THE EX, 27 Passports

Non dovrebbe essere necessario stare qui a spiegarvi chi siano i The Ex, anche perché ne abbiamo parlato spesso. In questa sede ci limiteremo a dire che probabilmente dovremmo tutti augurarci di invecchiare come il gruppo olandese. Con alle spalle quarant’anni di DIY passati lontani da hype o mode, e a sperimentare con curiosità intrecci con linguaggi musicali “alieni” rispetto allo sferragliante post-punk da cui si era partiti, il rischio di finire in un’esanime “istituzionalizzazione” o del sembrare residui fuori tempo massimo è sempre stato relegato ben al di là dell’orizzonte visibile. E anche quando si allontanano, come in questo ultimo disco, dalle pulsioni più “sperimentatrici” e ritornano su coordinate più classicamente rumorose, lo fanno dimostrando da un lato di aver l’energia e la riottosità che serve, dall’altro di saper mettere a frutto anni di esperienze. 27 Passports è esattamente il disco che farebbe un gruppo postpunk/noise dopo aver ascoltato un sacco di roba afro. La arcinota collaborazione degli olandesi con Getatchew Mekuria, il jazzista etiope scomparso da poco, risale ormai a un decennio fa, ma è innegabile come abbia lasciato dei segni profondi, interiorizzati, nel suono attuale dei The Ex. Soprattutto a livello ritmico, a base di brevi intrecci chitarristici apparentemente semplici ma in realtà meticolosamente costruiti e che costituiscono il cuore dell’album, le tracce di quell’apertura verso il corno d’Africa non solo sono riconoscibili, ma hanno permesso al gruppo di dare un certo groove alle dinamiche dei pezzi.
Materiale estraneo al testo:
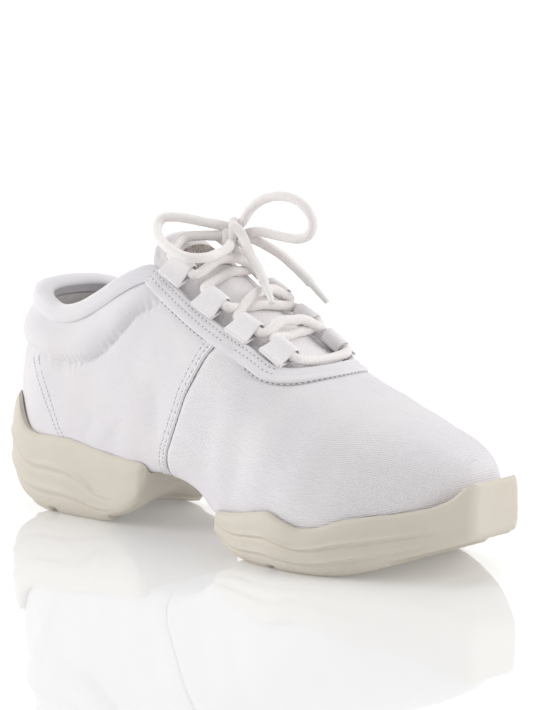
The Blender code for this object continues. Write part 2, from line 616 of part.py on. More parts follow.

Un groove secco ma non squadrato che ben supporta andature alla Fugazi, dissonanze e rumorosità alla Sonic Youth e tensioni alla Unwound, e che soprattutto le rende inaspettatamente immediate, godibili. Ora inquieto o trepidante, ora rabbiosamente gioioso, 27 Passports è un album che coinvolge, diverte, fa incazzare, fa riflettere, e ci riconferma il quasi perenne stato di buona salute e la vitalità del gruppo olandese.